100 îlots de...
Flagrei-o na Rue du Rhone, que para além de nome de rio - Ródano, em português -, é vale que vai da França para se aninhar na enquistada Suiça, mais precisamente na cidade de Genebra, em puro e imenso lago. O cartaz assaz flagrado, propaganda corriqueira de uma cadeia de supermercados, anunciava 100 de pães, 100 de legumes e 100 de ovos, e, já agora pela vidraça do autocarro #20, balbuciei S/Cem Margens, que fora uma coluna de crónicas minhas no extinto jornal Horizonte, e As Sem Razões do Amor, poema do imenso Carlos Drummond de Andrade, cujos versos calham bem postar em Dia Mundial da Poesia.

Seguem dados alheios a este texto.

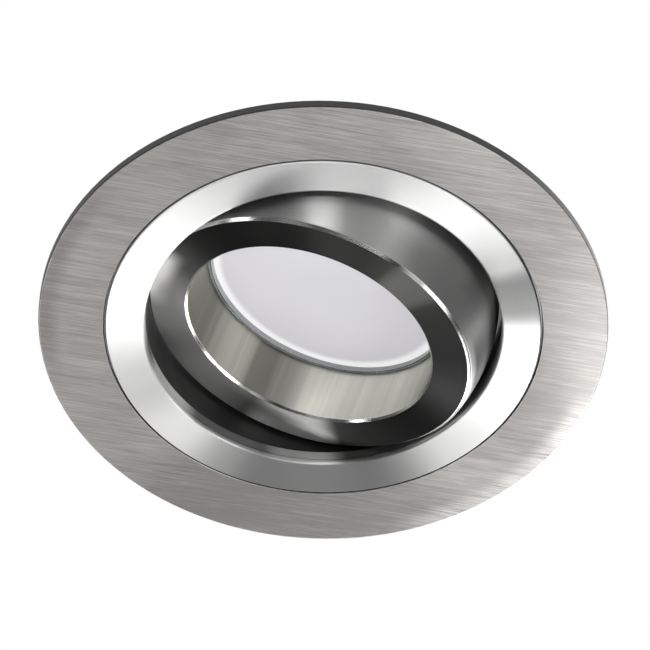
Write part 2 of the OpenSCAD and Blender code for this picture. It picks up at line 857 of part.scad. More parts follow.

Enquanto o autocarro #20 percorria, na entremeada cosmopolita dessa artéria chique, cujas lojas são para magnatas árabes, políticos africanos e mafiosos de papel passado, fui imaginando o 100 de tudo pela minha vida, ora de repente mais contente, como o fui outrora aliás pelos graciosos passeios no Jardin des Eux Vives. Nesse mesmo dia, privara com Annie Viera de Mello, viúva de Sérgio Vieira de Mello, assassinado em atentado terrorista num tristíssimo dia em Bagdade, quando em missão de paz sob a bandeira das Nações Unidas. Fomos juntos ao Cimetière des Rois, Plainpalais, velar a campa do grande diplomata brasileiro. Ocasião para dividir as rosas, doravante fora pétala a pétala, pelas lágides (e respectivos epitáfios) de John Calvino, Jean Piaget e Jorge Luís Borges. Em verdade, desconheço a razão porque o número 100 me convida a certas inconfidências...
O último tesão
Neste dia pródigo, porque à poesia dedicado, a minha lembrança vai para Fernando Assis Pacheco, de quem me tornei amigo e correspondente a partir do Simpósio sobre Cinquentenário da Claridade, em 1986, na cidade do Mindelo. Não que Fernando Assis Pacheco tenha sido o melhor poeta conhecido, mas porque dos "paraliterários", como também me assumo, ele era sem dúvida o expoente máximo. Já de haver escrito "Guarda o último tesão/para mandares/meia dúzia de canalhas à tábua", autêntico testamento, servindo a carapuça para a parvónia, o homem ganhara a minha veneranda amizade. Em adiantadas vezes de encontro, quase sempre por Lisboa, falávamos da poesia e passávamos em revista alguns dos restaurantes mais implacáveis. O último havia sido um arroz de lampreia, no Solar dos Leitões, cujo travo castiço não se recomenda a qualquer um, mas, para os de bom siso e razoável recto, um verdadeiro poema esse apimentado prato.
Clube do Bode
Acompanhei de perto, e como bom amigo, o processo arisca e encantatório que deu no livro "Sintaxe do Desejo", de Dimas Macedo. Este me franqueara as portas e me permitira os meandros da cidade de Fortaleza. Conheci, frequentando em pleno direito, os salões e os bueiros dessa capital cearense, tendo por egrégio azimute as reuniões da Sexta Literária e do radical Clube do Bode, em sábados caudalosos de boa boemia. O Clube é uma resistente agremiação de poetas, músicos, artistas, políticos e leitores em geral, criada pelo Pai-de-Chiqueiro mor e editor dos caprinos, Sérgio Braga, no dizer do escritor e também amigo Airton Monte. Fora ali ocasião para o grogue de Santo Antão, verdadeiro orgulho nacional (ora em confraria, com entronização, coisa e tal), destronar a cachaça do mui amigo Lúcio Alcântara, ex Governador do ceará, produzida nos seus alambiques de São Gonçalo do Amarante. Com perdão deste aparte, o Dia Mundial da Poesia é dia em que me lembro com saudade e com afecto o "quanto de virada" o deu este criar literário que, ainda modesto, se permitir o azo às frutas. Enquanto Dimas Macedo, em táctil, gustativo, visual e olfactivo das suas vivências corpóreas e da alma, refazia "Sintaxe do Desejo", eu, no linho de iguais sentidos (e crenças, já agora), compunha na cesteira do meu íntimo banquete o livro "Das Frutas Serenadas".